Throughout Excellent Sheep, Deresiewicz models exactly what he means by the usefulness of a liberal arts education, incorporating and challenging arguments of other scholars to build his own argument. He also quotes great literature, from John Milton to George Elliot (especially, and her novel Middlemarch) for examples on how one might act in life—again modeling, this time how thinking about/with the humanities helps us think about what being human means.
If you hesitate, as I did, about the idea of a book ostensibly written directly to privileged upper-middle-class kids at elite colleges, fear not, because all the problems Deresiewicz outlines here apply very much to any university: he’s describing almost exactly the same ones I encountered in my undergraduate years at Michigan State University, and in graduate school at Eastern Michigan University, except students perhaps binge drink more where I went to school.
But as Deresiewicz also points out, we really do need to talk about the elite students at the elite colleges, because, in our American meritocracy, they, and only they nowadays, are the ones getting chunneled up into positions of power: Most of our presidential candidates in the last 20 years, most of our Supreme Court judges, most of our Department Secretaries, and most of our business leaders, all went to Yale and Harvard, both liberals and conservatives.
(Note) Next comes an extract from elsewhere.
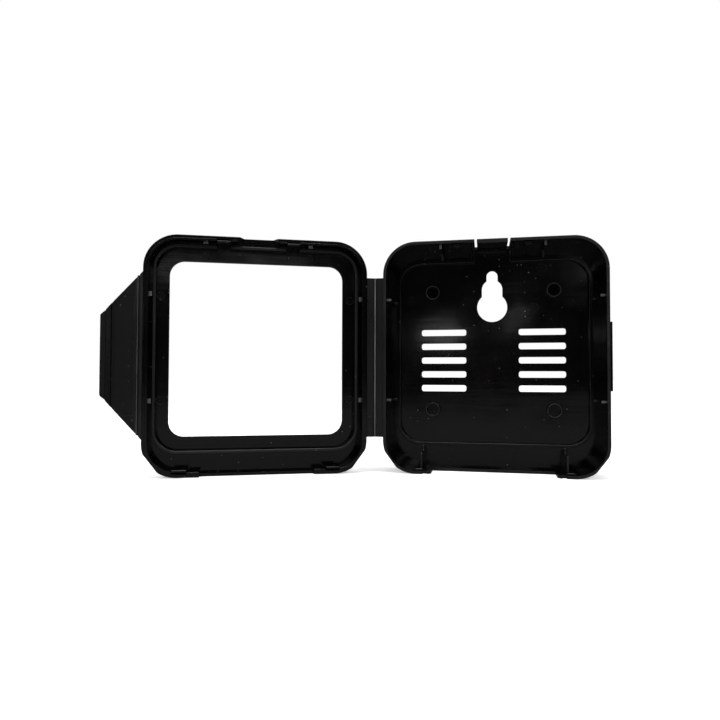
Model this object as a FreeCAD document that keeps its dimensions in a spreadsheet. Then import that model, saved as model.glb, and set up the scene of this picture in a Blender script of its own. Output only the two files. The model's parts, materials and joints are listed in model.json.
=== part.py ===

And you think Excellent Sheep is a critique of conservative values, wait until you read Deresiewicz’s harshing of our current (elite Hawaii prep-school and Harvard grad) President.
The problems in America are systemic: The elites from Yale and Harvard and the other Ivies live in a meritocracy bubble: when there’s a problem, they just call other “high IQ morons,” none of whom have a clue how the rest of us live. Nor do they care: they’ll bail out their bank buddies, but not homeowners. They’ve set up the system for themselves, except now their children are suffering along with ours. So yes, a book, and advice, written to those children is exactly what all of us need to change the system. The current elites sure aren’t going to do anything. They don’t even think there’s a problem.